Concepedia

Publication | Open Access

Self-managing federated services

14

Citations

27

References

2004

Year

TLDR

The authors aim to deploy and manage federated services across multiple organizations by introducing a peer‑to‑peer framework that automatically adjusts component numbers and placements in response to system or client load changes. Their decentralized framework employs per‑node monitoring agents and per‑service‑component management agents that gossip system state, search for better configurations against application models and performance targets, and enact changes after random delays. Experiments on a prototype UDDI service demonstrate that autonomous agents quickly converge to a stable, appropriate configuration when system dynamics change.

Abstract

We consider the problem of deploying and managing federated services that run on federated systems spanning multiple collaborative organizations. In particular, we present a peer-to-peer framework targeted to the construction of self-managing services that automatically adjust the number of service components and their placements in response to changes in the system or client loads. Our framework is completely decentralized, depending only on a modest amount of loosely synchronized global state.

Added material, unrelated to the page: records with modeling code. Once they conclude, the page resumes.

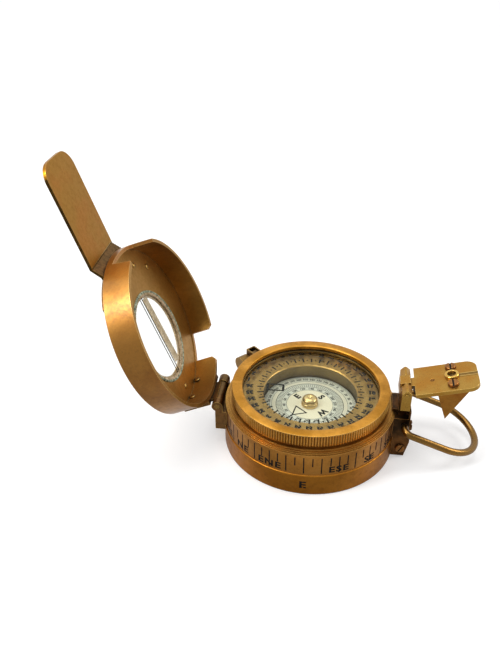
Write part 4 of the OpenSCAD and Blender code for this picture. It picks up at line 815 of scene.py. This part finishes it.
# The clamp is a folded brass post with a screw through it and a shoe inside, which presses on
# the bezel. Post and shoe have gone as dark as the hinge, and the screw is rubbed by fingers.
for node in ("clamp_bracket", "clamp_shoe"):
    eased(node, hinge_brass, edge=0.1 * MM)
eased("clamp_screw", rivet_brass, edge=0.1 * MM)

# The studio: a white table with a white background, a broad overhead light and two soft boxes.
# Brass mirrors a darker band of table in front of it, as from a dark camera and hands there.
BAND_NEAR, BAND_CLOSE, BAND_LEFT = (-0.02, -0.036), (-0.04, -0.056), (-0.04, -0.056)
floor_shape = bmesh.new()
bmesh.ops.create_grid(floor_shape, x_segments=1, y_segments=1, size=4)
floor_mesh = bpy.data.meshes.new("floor")
floor_shape.to_mesh(floor_mesh)
floor_shape.free()
floor = bpy.data.objects.new("floor", floor_mesh)
bpy.context.collection.objects.link(floor)
table_white, tree, table = new_finish("table_white")
table.inputs["Base Color"].default_value = linear("#D2D2D2")
table.inputs["Roughness"].default_value = 0.9
table.inputs["Specular IOR Level"].default_value = 0.0
rays = add(tree, "ShaderNodeLightPath")
mirrored = add(tree, "ShaderNodeMath",
               {0: rays.outputs["Is Glossy Ray"], 1: rays.outputs["Is Transmission Ray"]},
               operation="MAXIMUM")
lift = add(tree, "ShaderNodeMath", {0: mirrored.outputs[0], 1: 0.1}, operation="MULTIPLY")
lift = add(tree, "ShaderNodeMath", {0: rays.outputs["Is Camera Ray"], 1: 0.4, 2: lift.outputs[0]},
           operation="MULTIPLY_ADD")
glow = add(tree, "ShaderNodeEmission", {"Strength": lift.outputs[0]})
whole = add(tree, "ShaderNodeAddShader", {0: table.outputs[0], 1: glow.outputs[0]})
spot = add(tree, "ShaderNodeSeparateXYZ", {"Vector": add(tree, "ShaderNodeTexCoord").outputs["Object"]})
near = add(tree, "ShaderNodeMapRange", {0: spot.outputs["Y"], 1: BAND_NEAR[0], 2: BAND_NEAR[1]},
           interpolation_type="SMOOTHSTEP")
close = add(tree, "ShaderNodeMapRange",
            {0: spot.outputs["Y"], 1: BAND_CLOSE[0], 2: BAND_CLOSE[1], 3: 0.6, 4: 0.05},
            interpolation_type="SMOOTHSTEP")
left = add(tree, "ShaderNodeMapRange",
           {0: spot.outputs["X"], 1: BAND_LEFT[0], 2: BAND_LEFT[1], 4: 0.6},
           interpolation_type="SMOOTHSTEP")
close = add(tree, "ShaderNodeMath", {0: close.outputs[0], 1: left.outputs[0]}, operation="MAXIMUM")
shade = add(tree, "ShaderNodeMath", {0: near.outputs[0], 1: close.outputs[0]}, operation="MULTIPLY")
shade = add(tree, "ShaderNodeMath", {0: shade.outputs[0], 1: rays.outputs["Is Glossy Ray"]},
            operation="MULTIPLY")
black = add(tree, "ShaderNodeEmission", {"Strength": 0.0})
lit = add(tree, "ShaderNodeMixShader", {0: shade.outputs[0], 1: whole.outputs[0], 2: black.outputs[0]})
tree.links.new(lit.outputs[0], tree.nodes["Material Output"].inputs["Surface"])
floor.data.materials.append(table_white)

# The room is plain white to the camera. In what brass mirrors it is darker on the camera's side,
# and it lights the object at six tenths of that.
world = bpy.data.worlds.new("white_room")
bpy.context.scene.world = world
world.use_nodes = True
tree = world.node_tree
rays = add(tree, "ShaderNodeLightPath")
seen = add(tree, "ShaderNodeMath", {0: rays.outputs["Is Camera Ray"], 1: rays.outputs["Is Glossy Ray"]},
           operation="MAXIMUM")
seen = add(tree, "ShaderNodeMath", {0: seen.outputs[0], 1: rays.outputs["Is Transmission Ray"]},
           operation="MAXIMUM")
toward = add(tree, "ShaderNodeSeparateXYZ", {"Vector": add(tree, "ShaderNodeTexCoord").outputs["Generated"]})
front = add(tree, "ShaderNodeMapRange", {0: toward.outputs["Y"], 1: -0.9, 2: 0.1, 3: 0.45, 4: 1.0},
            interpolation_type="SMOOTHSTEP")
mirrored = add(tree, "ShaderNodeMath", {0: front.outputs[0], 1: rays.outputs["Is Camera Ray"]},
               operation="MAXIMUM")
soft = add(tree, "ShaderNodeMath", {0: front.outputs[0], 1: 0.6}, operation="MULTIPLY")
level = add(tree, "ShaderNodeMix", {0: seen.outputs[0], 2: soft.outputs[0], 3: mirrored.outputs[0]},
            data_type="FLOAT")
tree.links.new(level.outputs[0], tree.nodes["Background"].inputs["Strength"])
tree.nodes["Background"].inputs["Color"].default_value = (1, 1, 1, 1)

# The overhead light is as broad as a skylight. One soft box stands at the left and a weaker one
# at the right, a little behind.
sun = bpy.data.lights.new("overhead", "SUN")
sun.energy = 1.45
sun.angle = math.radians(50)
sun_holder = bpy.data.objects.new("overhead", sun)
sun_holder.rotation_euler = (math.radians(-6), math.radians(-14), 0)
bpy.context.collection.objects.link(sun_holder)
for name, place, aim, size, power in (
        ("left_box", (-0.40, -0.22, 0.40), (-0.03, 0, 0.04), 0.18, 1.5),
        ("right_box", (0.42, 0.1, 0.3), (0.03, 0, 0.02), 0.15, 0.7)):
    lamp = bpy.data.lights.new(name, "AREA")
    lamp.size = size
    lamp.energy = power
    holder = bpy.data.objects.new(name, lamp)
    holder.location = place
    holder.rotation_mode = "QUATERNION"
    holder.rotation_quaternion = (Vector(aim) - Vector(place)).to_track_quat("-Z", "Y")
    bpy.context.collection.objects.link(holder)

# The camera stands 27 cm off, in front of the case and looking down on it. Its place and lens
# were fitted to the ellipses that the photo shows.
camera = bpy.data.cameras.new("camera")
camera.lens = 38.70
camera.sensor_width = 36
camera.clip_start = 0.01
camera_holder = bpy.data.objects.new("camera", camera)
camera_holder.location = (0.0052, -0.2018, 0.1745)
camera_holder.rotation_mode = "QUATERNION"
camera_holder.rotation_quaternion = Vector((-0.113, 0.839, -0.532)).to_track_quat("-Z", "Y")
bpy.context.collection.objects.link(camera_holder)
bpy.context.scene.camera = camera_holder
bpy.context.scene.view_settings.view_transform = "Standard"
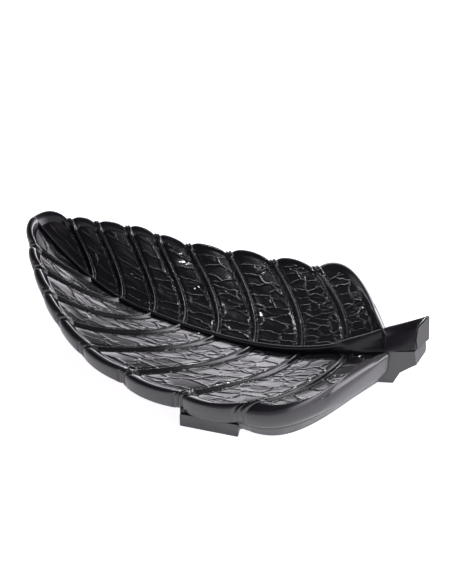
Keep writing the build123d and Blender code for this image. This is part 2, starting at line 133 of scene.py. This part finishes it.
def ridge_height(station):
    towards_root = np.maximum(0.0, (LOWEST_STATION - station) / LOWEST_STATION)
    return FLOOR_HEIGHT + tip_rise(station) + ROOT_RISE * towards_root ** ROOT_RISE_POWER


def bed_height(station):
    return FLOOR_HEIGHT + tip_rise(station) + SHOULDER_RISE / (1.0 + np.exp((station - 0.08) / 0.055))


def notch_half_width(station):
    share = np.clip(1.0 - (1.0 - station) / TAPER_LENGTH, 0.0, 1.0)
    return HALF_WIDTH * np.maximum(1.0 - share ** 3.16, 0.0) ** 0.95


def bezier(controls, share):
    a, b, c, d = [np.asarray(control, float) for control in controls]
    share = np.asarray(share)[..., None]
    rest = 1.0 - share
    return rest ** 3 * a + 3 * rest ** 2 * share * b + 3 * rest * share ** 2 * c + share ** 3 * d


def rim_at(station, side):
    """Half width and height of the rim at each station."""
    slope = SIDE_SLOPE + (TIP_SIDE_SLOPE - SIDE_SLOPE) * smooth_step(0.545, 0.844, station)
    half_width = notch_half_width(station)
    height = ridge_height(station) + slope * half_width
    lobe = bezier(FRONT_LAST_LOBE if side < 0 else BACK_LAST_LOBE, np.linspace(0, 1, 400))[::-1]
    last = station < lobe[-1, 0]
    half_width = np.where(last, np.interp(station, lobe[:, 0], np.abs(lobe[:, 1])), half_width)
    height = np.where(last, np.interp(station, lobe[:, 0], lobe[:, 2]), height)
    return half_width, height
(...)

More specifically, our framework is comprised of a set of per-node monitoring agents and per-service-component management agents that periodically exchange information about the state of the system and of the service with each other using a gossiping protocol. Each management agent then periodically searches for configurations that are better than the current one according to an application model and explicit performance and availability targets. On finding a better configuration, an agent will enact the new configuration after a random delay to avoid possible collisions. We evaluate our framework by studying a prototype UDDI service. We show that while agents act autonomously, the service rapidly reaches a stable and appropriate configuration in response to system dynamics.